OBJECTIVE: Output every line below without omitting or altering anything.
*** DATA
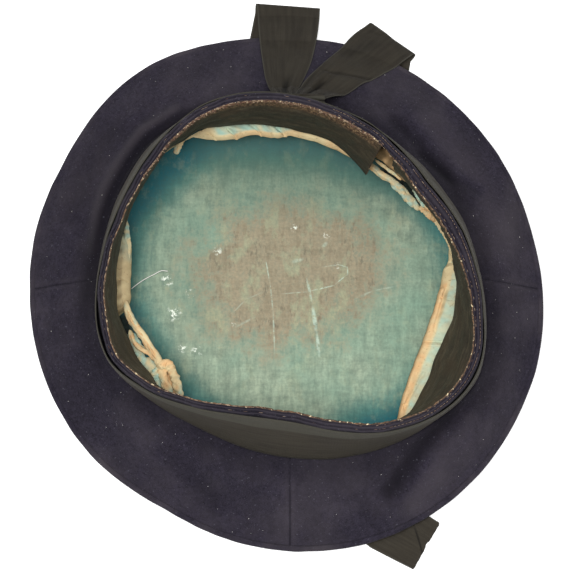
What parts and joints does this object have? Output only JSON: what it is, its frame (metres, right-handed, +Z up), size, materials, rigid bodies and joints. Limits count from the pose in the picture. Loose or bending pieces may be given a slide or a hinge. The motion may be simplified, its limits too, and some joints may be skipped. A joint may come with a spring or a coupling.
{
  "type": "sailor cap",
  "caption": "Round navy wool sailor cap resting upside down on its crown, with a standing band, sweatband, lining and a ribbon whose tails run under the crown.",
  "frame": {"origin": "middle of the crown's flat outer face, which rests on the surface", "axes": "+Z up from the crown through the head opening, -Y towards the front of the cap, +Y towards the back, where the ribbon's tails leave the band, +X to the right"},
  "size_m": [0.2786, 0.3152, 0.0722],
  "materials": {
    "navy_wool": "fulled navy wool cloth, matt",
    "ribbon": "faded black ribbed silk ribbon",
    "oilcloth": "scuffed dark oilcloth with a dull shine",
    "teal_cotton": "worn teal cotton lining",
    "cream_hem": "cream and pale teal cotton, creased"
  },
  "bodies": {
    "root": {"crown_disc": "navy_wool", "rim_welt": "navy_wool", "side_panel_front_right": "navy_wool", "side_panel_back_right": "navy_wool", "side_panel_back_left": "navy_wool", "side_panel_front_left": "navy_wool", "head_band": "navy_wool", "sweatband": "oilcloth", "lining_crown": "teal_cotton", "lining_side": "teal_cotton", "lining_hem": "cream_hem", "tally_wrap": "ribbon", "tally_knot": "ribbon", "tail_left": "ribbon", "tail_right": "ribbon"}
  },
  "joints": []
}
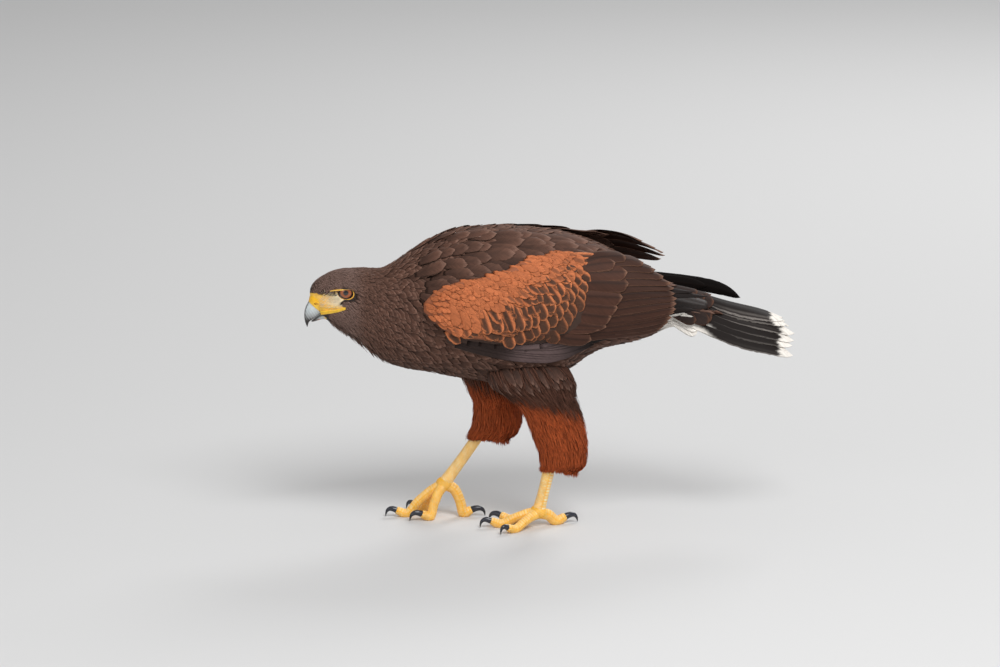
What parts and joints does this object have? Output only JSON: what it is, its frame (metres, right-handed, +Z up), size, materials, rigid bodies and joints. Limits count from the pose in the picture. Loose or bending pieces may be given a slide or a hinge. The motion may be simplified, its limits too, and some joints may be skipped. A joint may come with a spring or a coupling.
{
  "type": "harris hawk",
  "caption": "Still, life-size museum model of a brown hawk with rufous shoulders and thighs, walking with its head held low.",
  "frame": {"origin": "on the floor, below the middle of the whole model's box", "axes": "+Z up; the bird faces -X, its left side is -Y; metres"},
  "size_m": [0.5142, 0.1332, 0.3181],
  "materials": {
    "plumage": "soft dark brown contour feathers with paler edges",
    "shoulder": "rufous shoulder feathers with dark centres, dark brown flight feathers",
    "trousers": "long soft chestnut thigh feathers",
    "flight": "smooth near-black vanes, the tail with white tips",
    "cere": "waxy yellow skin",
    "horn": "pale blue-grey horn with a dark tip",
    "eye": "wet, clear, brown iris round a black pupil",
    "legs": "yellow scaled skin",
    "claws": "dark slate horn, polished by wear"
  },
  "bodies": {
    "root": {"bill_lower": "horn", "bill_upper": "horn", "cere": "cere", "claw_left_hind": "claws", "claw_left_inner": "claws", "claw_left_middle": "claws", "claw_left_outer": "claws", "claw_right_hind": "claws", "claw_right_inner": "claws", "claw_right_middle": "claws", "claw_right_outer": "claws", "eye_left": "eye", "eye_right": "eye", "foot_left": "legs", "foot_right": "legs", "head": "plumage", "neck": "plumage", "tail": "flight", "thigh_left": "trousers", "thigh_right": "trousers", "torso": "plumage", "wing_left_arm": "shoulder", "wing_left_hand": "flight", "wing_right_arm": "shoulder", "wing_right_hand": "flight"}
  },
  "joints": []
}
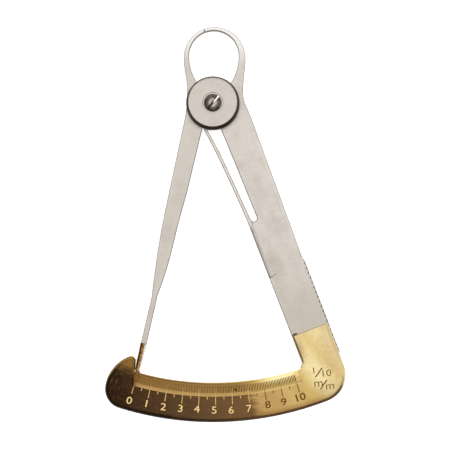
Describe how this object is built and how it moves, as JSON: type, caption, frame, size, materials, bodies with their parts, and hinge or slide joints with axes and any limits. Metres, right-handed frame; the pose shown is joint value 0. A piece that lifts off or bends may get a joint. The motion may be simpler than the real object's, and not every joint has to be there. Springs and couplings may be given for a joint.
{
  "type": "dental measuring caliper",
  "caption": "Flat spring caliper gauge: two crossed steel arms end in a ring of measuring jaws, and a brass needle runs over a curved brass scale in tenths of a millimetre.",
  "frame": {"origin": "on the pivot's axis, in the flat back face that the gauge lies on", "axes": "+Z out of the scale side along the pivot, +Y from the pivot through the jaws, +X to the side of the scale arm"},
  "size_m": [0.0599, 0.0982, 0.0051],
  "materials": {
    "arm_steel": "satin, fine cross brushing",
    "spring_steel": "ground, darker edges",
    "cover_steel": "satin, turned",
    "screw_steel": "polished head",
    "scale_brass": "fine grained, tarnished",
    "tip_brass": "drawn, tarnished"
  },
  "bodies": {
    "scale_half": {"scale_arm": "arm_steel", "scale_plate": "scale_brass", "cover_disc": "cover_steel", "pivot_screw": "screw_steel", "pivot_nut": "arm_steel", "spring_washer": "spring_steel"},
    "pointer_half": {"pointer_arm": "arm_steel", "pointer_tip": "tip_brass"},
    "spring": {"leaf_spring": "spring_steel"}
  },
  "joints": [
    {"name": "pointer_swing", "type": "hinge", "parent": "scale_half", "child": "pointer_half", "pos_m": [0, 0, 0], "axis": [0, 0, 1], "range_deg": [0, 32.4], "stiffness_Nm_per_rad": 0.019, "springref_deg": -28.65},
    {"name": "spring_flex", "type": "hinge", "parent": "scale_half", "child": "spring", "pos_m": [0.01485, -0.04283, 0.0009], "axis": [0, 0, -1], "range_deg": [0, 5], "deforming": ["leaf_spring"]}
  ],
  "couplings": [
    {"joint": "spring_flex", "follows": "pointer_swing", "ratio": 0.145}
  ]
}
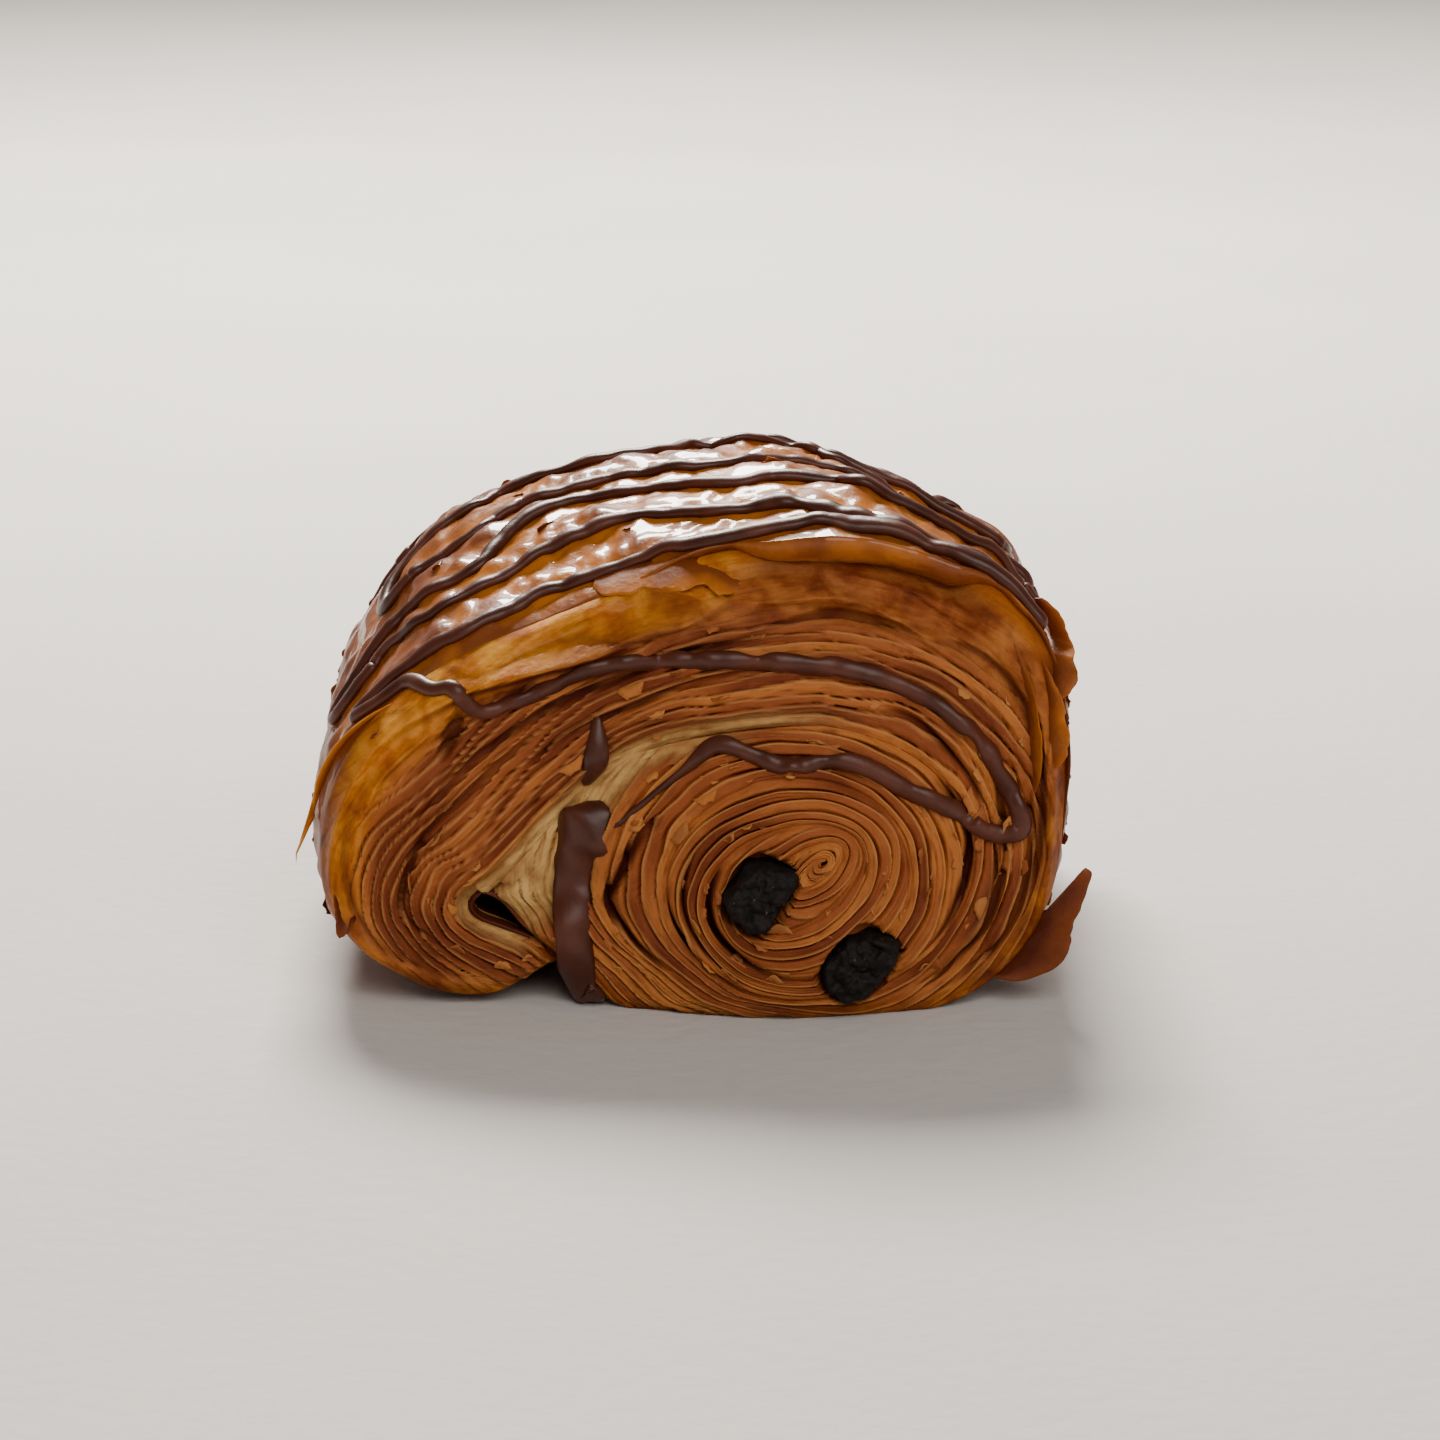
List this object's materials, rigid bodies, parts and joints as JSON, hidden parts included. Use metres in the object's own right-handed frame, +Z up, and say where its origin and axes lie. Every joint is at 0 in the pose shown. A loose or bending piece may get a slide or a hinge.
******
RESULT OF THIS EXERCISE:
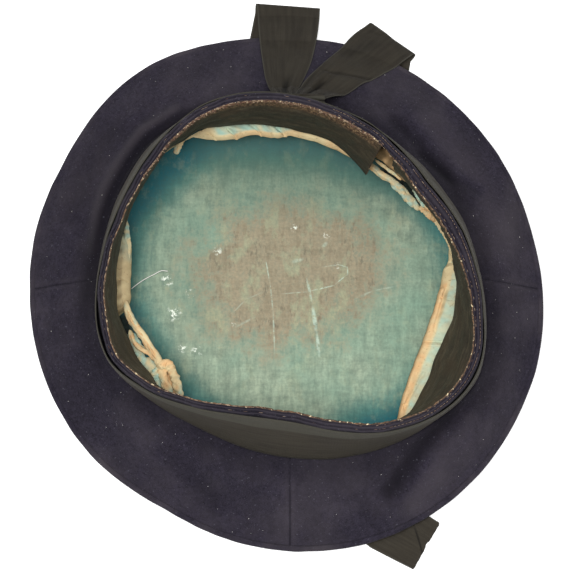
What parts and joints does this object have? Output only JSON: what it is, its frame (metres, right-handed, +Z up), size, materials, rigid bodies and joints. Limits count from the pose in the picture. Loose or bending pieces may be given a slide or a hinge. The motion may be simplified, its limits too, and some joints may be skipped. A joint may come with a spring or a coupling.
{
  "type": "sailor cap",
  "caption": "Round navy wool sailor cap resting upside down on its crown, with a standing band, sweatband, lining and a ribbon whose tails run under the crown.",
  "frame": {"origin": "middle of the crown's flat outer face, which rests on the surface", "axes": "+Z up from the crown through the head opening, -Y towards the front of the cap, +Y towards the back, where the ribbon's tails leave the band, +X to the right"},
  "size_m": [0.2786, 0.3152, 0.0722],
  "materials": {
    "navy_wool": "fulled navy wool cloth, matt",
    "ribbon": "faded black ribbed silk ribbon",
    "oilcloth": "scuffed dark oilcloth with a dull shine",
    "teal_cotton": "worn teal cotton lining",
    "cream_hem": "cream and pale teal cotton, creased"
  },
  "bodies": {
    "root": {"crown_disc": "navy_wool", "rim_welt": "navy_wool", "side_panel_front_right": "navy_wool", "side_panel_back_right": "navy_wool", "side_panel_back_left": "navy_wool", "side_panel_front_left": "navy_wool", "head_band": "navy_wool", "sweatband": "oilcloth", "lining_crown": "teal_cotton", "lining_side": "teal_cotton", "lining_hem": "cream_hem", "tally_wrap": "ribbon", "tally_knot": "ribbon", "tail_left": "ribbon", "tail_right": "ribbon"}
  },
  "joints": []
}
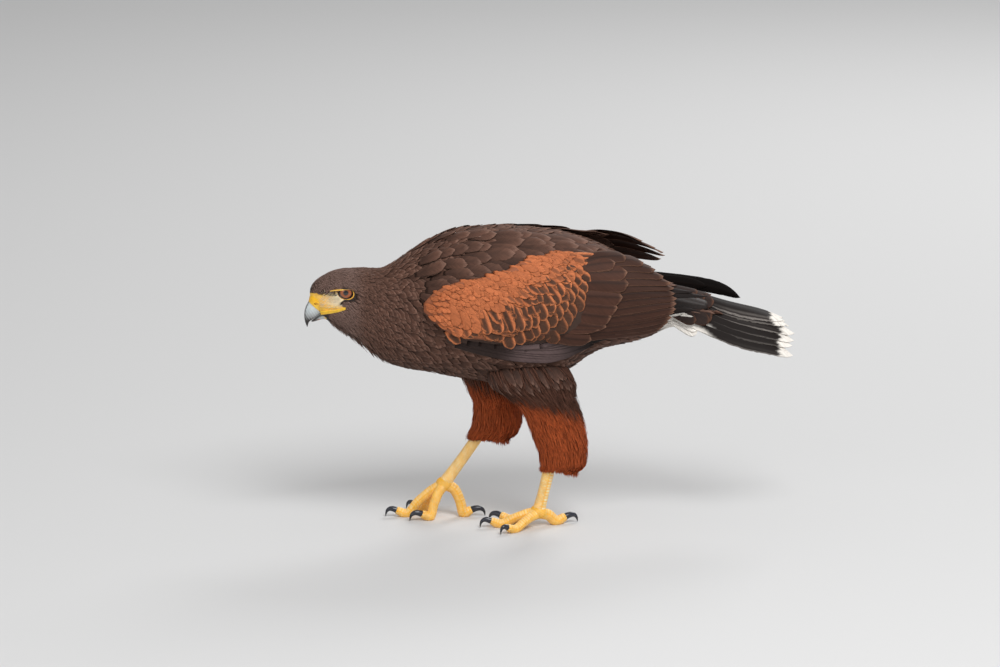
What parts and joints does this object have? Output only JSON: what it is, its frame (metres, right-handed, +Z up), size, materials, rigid bodies and joints. Limits count from the pose in the picture. Loose or bending pieces may be given a slide or a hinge. The motion may be simplified, its limits too, and some joints may be skipped. A joint may come with a spring or a coupling.
{
  "type": "harris hawk",
  "caption": "Still, life-size museum model of a brown hawk with rufous shoulders and thighs, walking with its head held low.",
  "frame": {"origin": "on the floor, below the middle of the whole model's box", "axes": "+Z up; the bird faces -X, its left side is -Y; metres"},
  "size_m": [0.5142, 0.1332, 0.3181],
  "materials": {
    "plumage": "soft dark brown contour feathers with paler edges",
    "shoulder": "rufous shoulder feathers with dark centres, dark brown flight feathers",
    "trousers": "long soft chestnut thigh feathers",
    "flight": "smooth near-black vanes, the tail with white tips",
    "cere": "waxy yellow skin",
    "horn": "pale blue-grey horn with a dark tip",
    "eye": "wet, clear, brown iris round a black pupil",
    "legs": "yellow scaled skin",
    "claws": "dark slate horn, polished by wear"
  },
  "bodies": {
    "root": {"bill_lower": "horn", "bill_upper": "horn", "cere": "cere", "claw_left_hind": "claws", "claw_left_inner": "claws", "claw_left_middle": "claws", "claw_left_outer": "claws", "claw_right_hind": "claws", "claw_right_inner": "claws", "claw_right_middle": "claws", "claw_right_outer": "claws", "eye_left": "eye", "eye_right": "eye", "foot_left": "legs", "foot_right": "legs", "head": "plumage", "neck": "plumage", "tail": "flight", "thigh_left": "trousers", "thigh_right": "trousers", "torso": "plumage", "wing_left_arm": "shoulder", "wing_left_hand": "flight", "wing_right_arm": "shoulder", "wing_right_hand": "flight"}
  },
  "joints": []
}
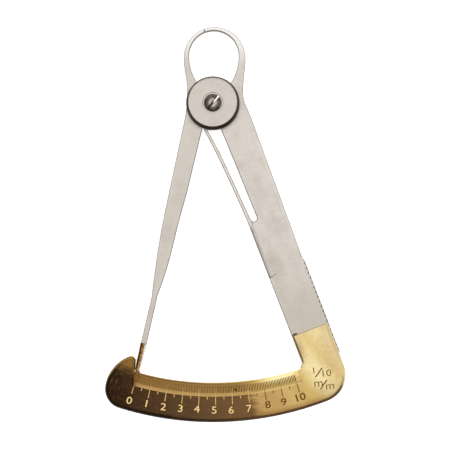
Describe how this object is built and how it moves, as JSON: type, caption, frame, size, materials, bodies with their parts, and hinge or slide joints with axes and any limits. Metres, right-handed frame; the pose shown is joint value 0. A piece that lifts off or bends may get a joint. The motion may be simpler than the real object's, and not every joint has to be there. Springs and couplings may be given for a joint.
{
  "type": "dental measuring caliper",
  "caption": "Flat spring caliper gauge: two crossed steel arms end in a ring of measuring jaws, and a brass needle runs over a curved brass scale in tenths of a millimetre.",
  "frame": {"origin": "on the pivot's axis, in the flat back face that the gauge lies on", "axes": "+Z out of the scale side along the pivot, +Y from the pivot through the jaws, +X to the side of the scale arm"},
  "size_m": [0.0599, 0.0982, 0.0051],
  "materials": {
    "arm_steel": "satin, fine cross brushing",
    "spring_steel": "ground, darker edges",
    "cover_steel": "satin, turned",
    "screw_steel": "polished head",
    "scale_brass": "fine grained, tarnished",
    "tip_brass": "drawn, tarnished"
  },
  "bodies": {
    "scale_half": {"scale_arm": "arm_steel", "scale_plate": "scale_brass", "cover_disc": "cover_steel", "pivot_screw": "screw_steel", "pivot_nut": "arm_steel", "spring_washer": "spring_steel"},
    "pointer_half": {"pointer_arm": "arm_steel", "pointer_tip": "tip_brass"},
    "spring": {"leaf_spring": "spring_steel"}
  },
  "joints": [
    {"name": "pointer_swing", "type": "hinge", "parent": "scale_half", "child": "pointer_half", "pos_m": [0, 0, 0], "axis": [0, 0, 1], "range_deg": [0, 32.4], "stiffness_Nm_per_rad": 0.019, "springref_deg": -28.65},
    {"name": "spring_flex", "type": "hinge", "parent": "scale_half", "child": "spring", "pos_m": [0.01485, -0.04283, 0.0009], "axis": [0, 0, -1], "range_deg": [0, 5], "deforming": ["leaf_spring"]}
  ],
  "couplings": [
    {"joint": "spring_flex", "follows": "pointer_swing", "ratio": 0.145}
  ]
}
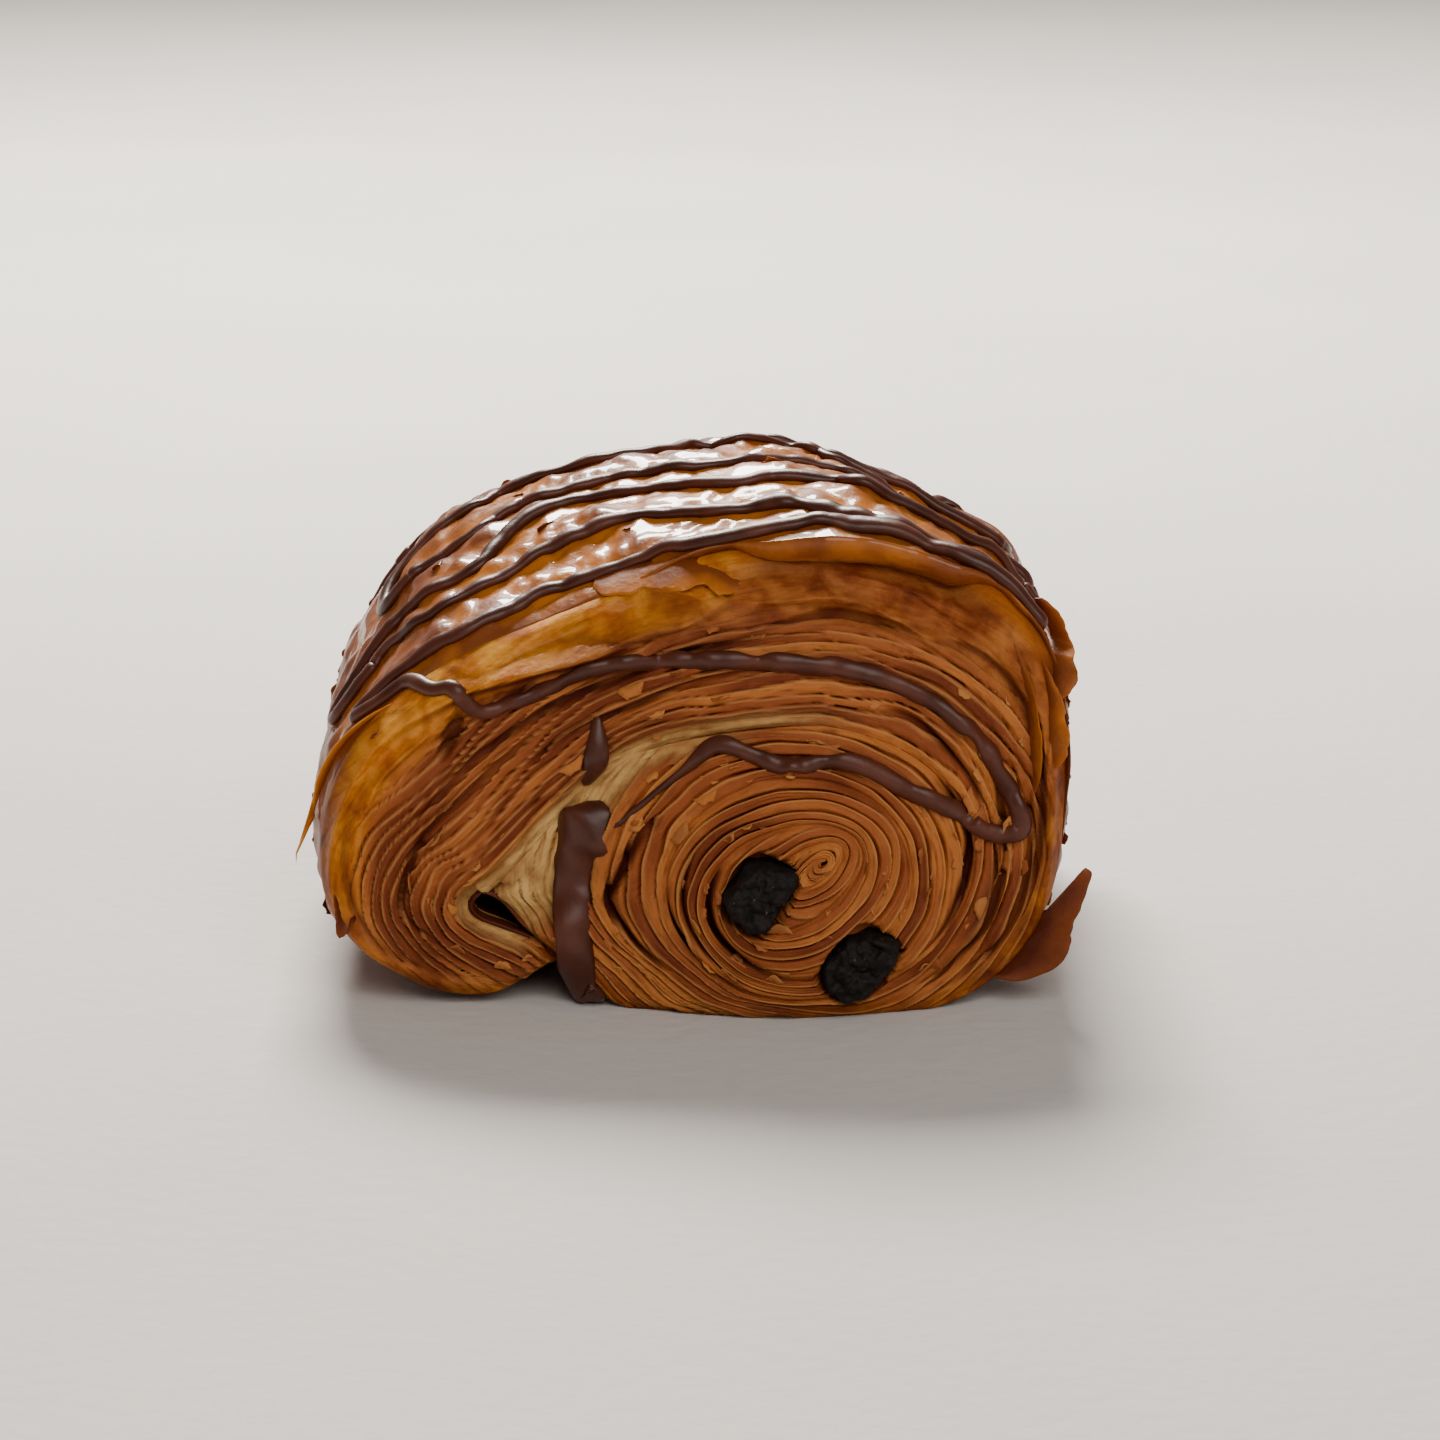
List this object's materials, rigid bodies, parts and joints as JSON, hidden parts included. Use metres in the object's own right-handed frame, +Z up, and say where its origin and axes lie. Every joint is at 0 in the pose shown. A loose or bending piece may get a slide or a hinge.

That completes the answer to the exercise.